Investment in education
· This year’s education budget is €10.8 billion. Nearly one euro in every five of this year’s budget, about €1.9 billion, is invested in supporting children with special educational needs, including those with challenging behaviour, in schools. This is the highest ever level of Government expenditure on special education.
· This provides for a continuum of special educational provision to be made available for children with special educational needs, including those with challenging behaviours, so that regardless of the level of need of the child, educational provision can be made for them.
· The number of special education teachers has increased by 37% from 9,740 in 2011, to over 13,400. The number of special needs assistants has risen by 51%, from 10,575 in 2011 to 15,950 at present.
· Schools can now allocate additional teaching support to a child whose challenging behaviour is having a significant impact on their ability to learn in school. Children do not need a special education needs diagnosis to access these supports and parents or guardians will no longer be required to get their child such a diagnosis.
· Schools may also access SNA support for children with additional care needs, including challenging behaviour.
· All schools can access in school support and CPD from the NCSE to assist their teachers in working with children who display challenging behaviour.
· The number of specialist placements for children with complex special educational needs has also been significantly increased by this Government.
· Over 1,050 additional special placements have been provided for the new school year.
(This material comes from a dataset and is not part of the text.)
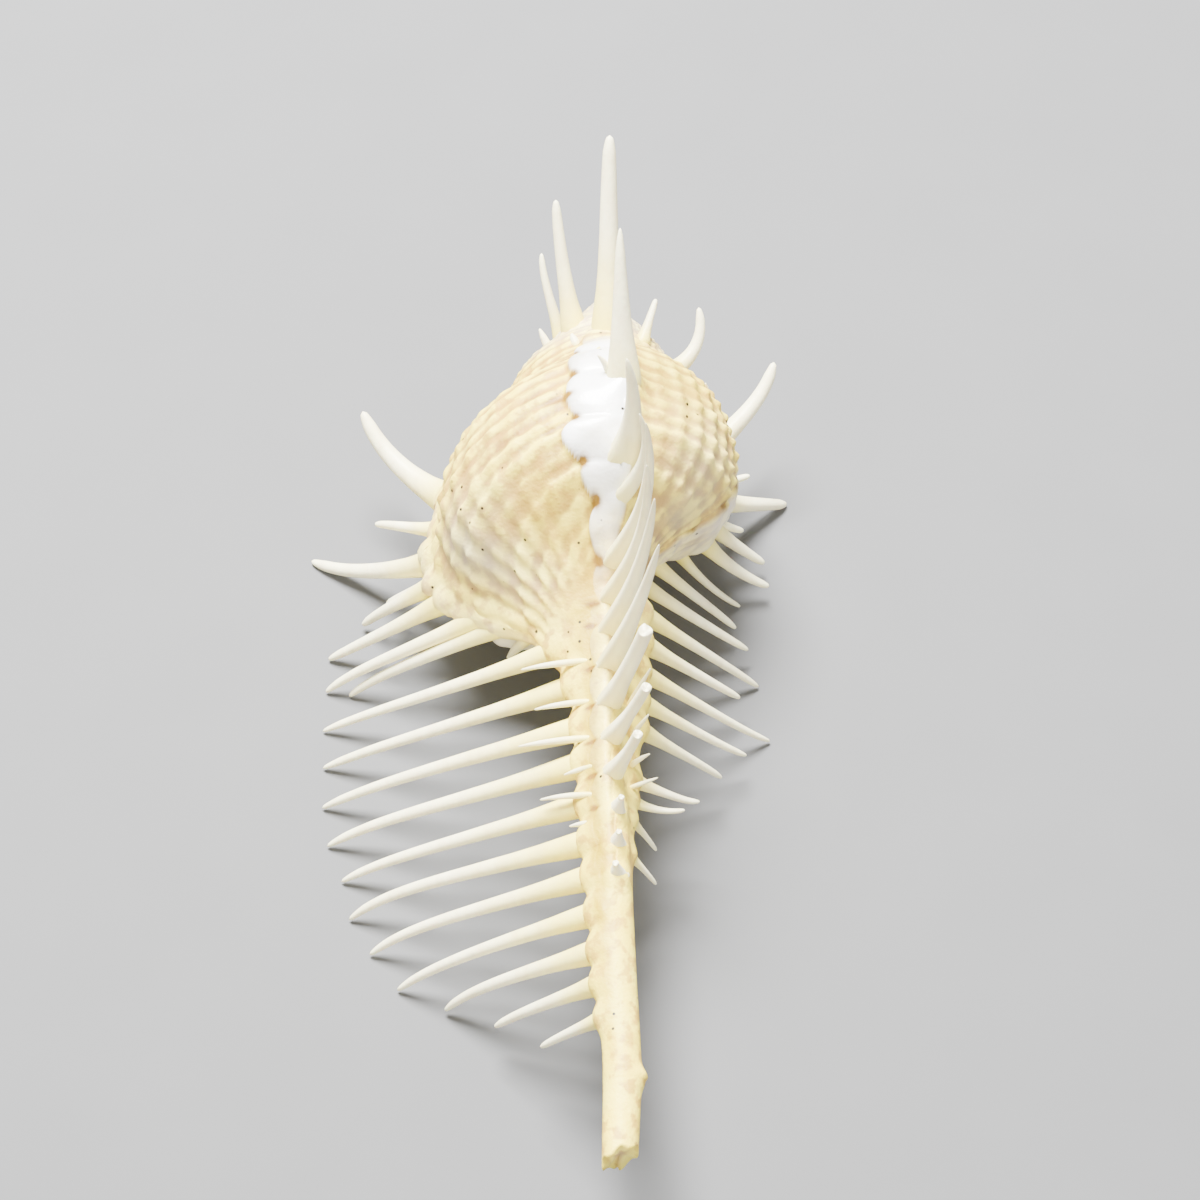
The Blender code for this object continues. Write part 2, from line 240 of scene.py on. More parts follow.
def canal_wall(angle, y):
    """Radius of the canal: its line, plus a bell under each row of spines, less one for the slit."""
    fade = ramp(y, -44, -19)
    radius = canal_line(y) + fade * (2.4 * turn_bell(angle, -30, 26) + 0.5 * turn_bell(angle, 85, 14))
    radius = radius + 0.45 * ramp(y, -62, -20) * turn_bell(angle, 192, 20)
    strip = varix(angle, DORSAL, strip_front(y), 0.4)[1] * turn_bell(angle, 96, 26) * ramp(y, -46, -34)
    radius = radius + strip * (0.1 + 0.5 * scallop(y)) + 0.3 * bell(y, -46.5, 1.2) * turn_bell(angle, 122, 22)
    radius = radius + 0.75 * bell(y, -66.8, 1.3) * turn_bell(angle, 12, 34) * np.where(y < -66.8, 0.7, 1)
    return radius - 0.9 * turn_bell(angle, 258, 6)


def wall(angle, y):
    """Radius of the outer wall, and how far a point lies on a cord.

    On the canal's side it is the larger of coil and canal, with the corner between them
    rounded: half their sum plus half the root of their squared difference. Below the axis
    it is drawn out to a flat, the distance of the plane over the sine of the angle.
    """
    below = APEX - y
    radius, ridge = coil(angle, below)
    tube = canal_wall(angle, y)
    lower = y < -2
    ridge = np.where(lower & (tube > radius), 0.8, ridge)
    radius = np.where(lower, 0.5 * (radius + tube + np.sqrt((radius - tube) ** 2 + 0.12)), radius)
    turn = angle % 360
    under = (turn > LIP) & (turn < 275) & (below > 20) & (below < 54)
    plane = (FLAT - 3.2 * ramp(-y, 0, 9)) / np.maximum(-np.sin(np.radians(turn)), 0.05)
    lip = coil(np.full_like(angle, LIP), below)[0] - 0.6
    return np.where(under, np.maximum(radius, np.minimum(plane, lip)), radius), ridge


def grid_faces(rows, columns, start=0):
    """Quads of a grid of points that closes round in its columns."""
    point = start + np.arange(rows * columns).reshape(rows, columns)
    after = np.roll(point, -1, axis=1)
    return np.stack([point[:-1], after[:-1], after[1:], point[1:]], axis=-1).reshape(-1, 4)


def fan(pole, ring):
    """Triangles from one pole to a closed ring."""
    return np.stack([np.full(len(ring), pole), ring, np.roll(ring, -1)], axis=-1)


def make_piece(name, points, faces, values, material):
    """Puts points and faces into a mesh object, with one number at each point for each value."""
    mesh = bpy.data.meshes.new(name)
    mesh.from_pydata(((points + CENTRE) * MM).tolist(), [], faces)
    for label, numbers in values.items():
        mesh.attributes.new(label, "FLOAT", "POINT").data.foreach_set("value", numbers.astype(np.float32))
    mesh.polygons.foreach_set("use_smooth", np.ones(len(mesh.polygons), bool))
    mesh.materials.append(material)
    piece = bpy.data.objects.new(name, mesh)
    bpy.context.scene.collection.objects.link(piece)
    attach(piece, "root")
    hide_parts("murex_shell")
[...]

· There are now 1,621 special classes, compared to 548 in 2011, including 1,355 special classes cater for children with Autism.
· 125 special schools, including a new special school established this year, also provide specialist education for students with complex special educational needs. These schools now provide over 8,000 places compared to 6,848 in 2011.
· A pre-school and in-school therapy demonstration project is being undertaken in 75 pre-schools and 75 schools to provide in-school therapeutic support for students. In addition, €4.75m was allocated in Budget 2019 for the trialling of a new School Inclusion Model of support to include in-school provision of behavioural practitioners, psychologists and regional support teams to build capacity in schools to meet the needs of their students. The outcome of this pilot will inform the future policy and service provision, including the provision of behaviour support.
· The National Educational Psychological Service (NEPS) works with both primary and post-primary schools and are concerned with learning, behaviour, social and emotional development. This Government has recognised the valuable input of the National Educational Psychological Service for pupils and schools and over the lifetime of this Government has increased psychologist numbers from a sanctioned level of 173 whole time equivalent in 2015 to a current 204 wholetime posts with a commensurate increase in investment from €18m to €20.75m per annum in the period. There are currently 190 posts in the system with recruitment of some 14 new posts and vacancies currently underway.
· Supports are also provided to DEIS schools at an overall cost of €125m to 891 schools serving approximately 190,000 pupils to improve attendance, retention and school participation.
· Enhanced capitation for Traveller children in the system is provided at a cost of €1.1million.
· Actions are also being progressed under the National Traveller and Roma Inclusion Strategy to improve educational outcomes for Travellers, including a pilot project to target school attendance, retention and participation commencing this September. Additional supports have been provided to support this pilot project in the form of home school community liaison officers funded by the Department, in addition to Traveller education workers funded by the Department of Justice and Equality and educational welfare officers employed by TUSLA.